The Vero Beach Utilities Commission got its first real look at proposed water and sewer rate hikes designed to finance the city’s new wastewater treatment and fund growing operational costs, and the price tag will be a steep one.
Indian River Shores and unincorporated south barrier Island residents can expect 76.7 percent higher rates by October 2025. Utility customers inside the city limits will be hit with a 63.2 percent increase. After that, only an annual CPI increase is scheduled, but that could change if the cost of building the new plant rises above the current $82 million estimate.
The one bright spot in the Raftelis consultant’s presentation, which was scheduled to be repeated this past Tuesday for the Vero Beach City Council, is that instead of implementing the first phase of the new rate scheme on Oct. 1 as originally planned, the initial set of increases will go into effect in January.
Finance Director Cindy Lawson said she wants the city to look at revenue requirements every year going forward to make sure the rates cover the city’s costs. The last full-blown rate study was commissioned in 2010.
“The idea that you can set rates and forget it for 13 years is not how you run a utility,” Lawson said.
She pointed out that the current rate structure has been depleting the utility’s cash reserves in recent years by a million dollars or more annually, and those reserves need to be built back up to the $10 million mark to put the city in a strong position to seek $80-plus million dollars to finance the new plant.
That $10 million is the bare minimum needed in reserves for a $30 million-per-year utility operation, she said.
Though Lawson and Raftelis consultant Tony Harrison emphasized that all of the numbers related to financing the new plant are preliminary and may change, one factor they can estimate with some certainty is that the operating and maintenance of the utility once the new plant is completed will increase by about $2.1 million per year.
Indian River Shores Councilman Bob Auwaerter, who serves as the town’s representative on the Vero Utilities Committee, noted that the cost estimate for the new plant has risen from $50 million to $60 million, and now to $82 million, and observed that similar-capacity plants elsewhere in Florida have cost upwards of $100 million.
“That’s the cost of operating a utility. Your new facility is going to last decades and decades and decades,” Harrison said.
Whatever costs need to be borne, Harrison said, “under the proposed rate structure, the rates will be the same across all the service areas.”
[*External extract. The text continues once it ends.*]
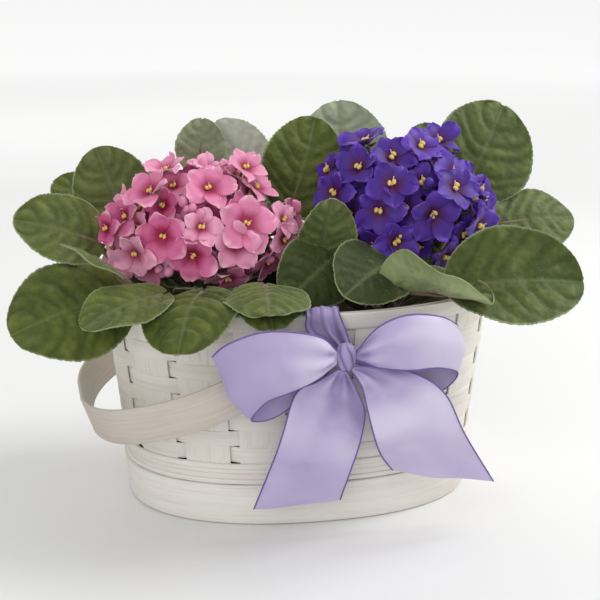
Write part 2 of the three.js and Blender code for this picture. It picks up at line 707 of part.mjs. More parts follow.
const basket = new THREE.Group();
basket.add(named('basket_floor', basketFloor(), splintFinish));
const baseBand = flatBand(0, BASE_BAND.height, BAND_CLEARANCE, BASE_BAND.thickness);
basket.add(named('base_band', baseBand, splintFinish));
['trim_lower', 'trim_upper'].forEach((name, index) => {
  const bottom = TRIM_BOTTOM + index * (TRIM.height + TRIM.gap);
  const band = roundBand(bottom, TRIM.height, BAND_CLEARANCE, TRIM.thickness);
  basket.add(named(name, band, splintFinish));
});
for (let number = 0; number < STAKE_COUNT; number += 1) {
  const plain = stake(number);
  const geometry = PIVOT_STAKES.includes(number) ? drill(plain, wallHoles()) : plain;
  basket.add(named(`stake_${String(number + 1).padStart(2, '0')}`, geometry, splintFinish));
}
for (let row = 0; row < WEAVER_ROWS; row += 1) {
  const geometry = row === PIVOT_ROW ? drill(weaver(row), wallHoles()) : weaver(row);
  basket.add(named(`weaver_${row + 1}`, geometry, splintFinish));
}
const rimOuter = flatBand(RIM_BOTTOM, RIM.height, BAND_CLEARANCE, RIM.thickness);
basket.add(named('rim_outer', rimOuter, splintFinish));
const rimInner = flatBand(RIM_BOTTOM, RIM.height, -BAND_CLEARANCE - SPLINT, SPLINT);
basket.add(named('rim_inner', rimInner, splintFinish));
[['front_pivot', -1], ['back_pivot', 1]].forEach(([name, side]) => {
  basket.add(named(name, rivet(side).translate(0, 0, PIVOT_HEIGHT), rivetFinish));
});
basket.add(named('liner', liner(), finish(COLOURS.liner, 0.4)));

const handle = new THREE.Group();
const handleHoles = [-1, 1].map(rivetHole);
handle.add(named('handle', drill(handleGeometry(), handleHoles), finish(COLOURS.handle, 0.75)));
handle.position.z = PIVOT_HEIGHT;
handle.rotation.y = -THREE.MathUtils.degToRad(HANDLE_HANG_DEG);

const plants = new THREE.Group();
for (const [name, x] of [['pink', -POT_SPACING], ['purple', POT_SPACING]]) {
  plants.add(named(`${name}_pot`, pot().translate(x, 0, 0), finish(COLOURS.pot, 0.5)));
  plants.add(named(`${name}_soil`, soil().translate(x, 0, 0), finish(COLOURS.soil, 0.95)));
}
plants.add(named('pink_foliage', foliage(PINK_LEAVES, -POT_SPACING), leafFinish));
plants.add(named('purple_foliage', foliage(PURPLE_LEAVES, POT_SPACING), leafFinish));
plants.add(named('pink_flowers', flowers(PINK_HEAD, PINK_BLOOMS, -POT_SPACING), pinkFinish));
plants.add(named('purple_flowers', flowers(PURPLE_HEAD, PURPLE_BLOOMS, POT_SPACING), purpleFinish));

const bow = new THREE.Group();
bow.add(named('bow_knot', bowKnot(BOW.knot), ribbonFinish));
bow.add(named('bow_loop_left', ribbonPiece(BOW.leftLoop), ribbonFinish));
bow.add(named('bow_loop_right', ribbonPiece(BOW.rightLoop), ribbonFinish));
bow.add(named('bow_tail_left', ribbonPiece(BOW.leftTail), ribbonFinish));
bow.add(named('bow_tail_right', ribbonPiece(BOW.rightTail), ribbonFinish));
bow.add(named('bow_tie', ribbonPiece(BOW.tie), ribbonFinish));

const violets = new THREE.Group();
violets.add(basket, handle, plants, bow);

export default violets;
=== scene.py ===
"""Two African violets, pink and purple, in an oval whitewashed splint basket.

The basket has a folded drop handle and a wide ribbon bow. Shapes are laid out in
millimetres in the model's own frame and become metres when a mesh is made.
"""
import logging
from dataclasses import dataclass, field
from enum import Enum
from math import asin, atan2, copysign, cos, degrees, exp, hypot, pi, radians, sin, sqrt
from typing import Callable, Iterable, Sequence

import bmesh
import bpy
import numpy as np
from mathutils import Matrix, Quaternion, Vector, noise


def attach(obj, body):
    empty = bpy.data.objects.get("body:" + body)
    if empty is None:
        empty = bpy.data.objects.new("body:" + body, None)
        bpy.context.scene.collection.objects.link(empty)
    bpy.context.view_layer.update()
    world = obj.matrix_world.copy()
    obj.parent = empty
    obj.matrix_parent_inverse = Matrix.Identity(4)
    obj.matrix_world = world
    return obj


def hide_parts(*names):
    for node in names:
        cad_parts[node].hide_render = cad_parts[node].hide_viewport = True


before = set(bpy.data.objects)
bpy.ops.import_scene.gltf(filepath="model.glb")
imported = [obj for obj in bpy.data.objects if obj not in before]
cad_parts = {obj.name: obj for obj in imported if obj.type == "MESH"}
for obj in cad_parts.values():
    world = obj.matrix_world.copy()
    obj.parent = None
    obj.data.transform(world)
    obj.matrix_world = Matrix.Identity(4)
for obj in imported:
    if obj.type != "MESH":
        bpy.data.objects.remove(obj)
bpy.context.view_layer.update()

log = logging.getLogger("violets")

MM = 0.001
TURN = 2 * pi
UP = np.array([0.0, 0.0, 1.0])
Pair = tuple[float, float]
Triple = tuple[float, float, float]
Colour = tuple[float, float, float]
Faces = list[tuple[int, ...]]
Array = np.ndarray
Socket = bpy.types.NodeSocket
Material = bpy.types.Material
Object = bpy.types.Object


class Body(Enum):
    """The bodies that pieces ride on."""

    BASKET = "basket"
    HANDLE = "handle"


class Slot(Enum):
    """The record's material slots."""

    SPLINT = "splint"
    HANDLE = "handle_wood"
    RIVET = "rivet"
    LINER = "liner_film"
    POT = "grower_pot"
    COMPOST = "compost"
    LEAF = "leaf"
    PINK = "pink_petal"
    PURPLE = "purple_petal"
    RIBBON = "ribbon"


class Grain(Enum):
    """The way that a splint's grain runs: stretch of the pattern along x, y and z."""

    AROUND = (15.0, 15.0, 560.0)
    UPRIGHT = (520.0, 520.0, 24.0)


# Small vector helpers
def unit(vector: Array) -> Array:
    """Returns the vector, or each row of vectors, at length one."""
    return vector / np.maximum(np.linalg.norm(vector, axis=-1, keepdims=True), 1e-9)


def run_lengths(path: Array) -> Array:
    """Returns the length run at each point of a path."""
    return np.concatenate([[0.0], np.cumsum(np.linalg.norm(np.diff(path, axis=0), axis=1))])


def mix(a: float, b: float, share: float) -> float:
    """Returns the value that lies the given share of the way from a to b."""
    return a + (b - a) * share


def smooth(share: float) -> float:
    """Returns an eased step from 0 to 1."""
    clamped = min(1.0, max(0.0, share))
    return clamped * clamped * (3 - 2 * clamped)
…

With only two members of the public rising to the podium to ask questions, the Utilities Commission voted 4-1 to advise the City Council to adopt the results of the rate study and, as Chairwoman Jane Burton put it, “move forward with the rate increases.”
Only Auwaerter voted nay.
Barrier island resident Judy Orcutt expressed concern that the significant sewer rate increases would discourage people with septic tanks from hooking on to the Vero sewer system via the Septic Tank Effluent Pump or STEP apparatus.
Aging and failing tanks are believed to be a major culprit in declining lagoon health and Vero has promoted the STEP systems as an environmentally friendly alternative.
Utilities Director Rob Bolton said the city connects 90 to 100 septic users per year to the sanitary sewer system with STEP installation, and that it would take a decade to get all the remaining septic tanks in the city on sewer.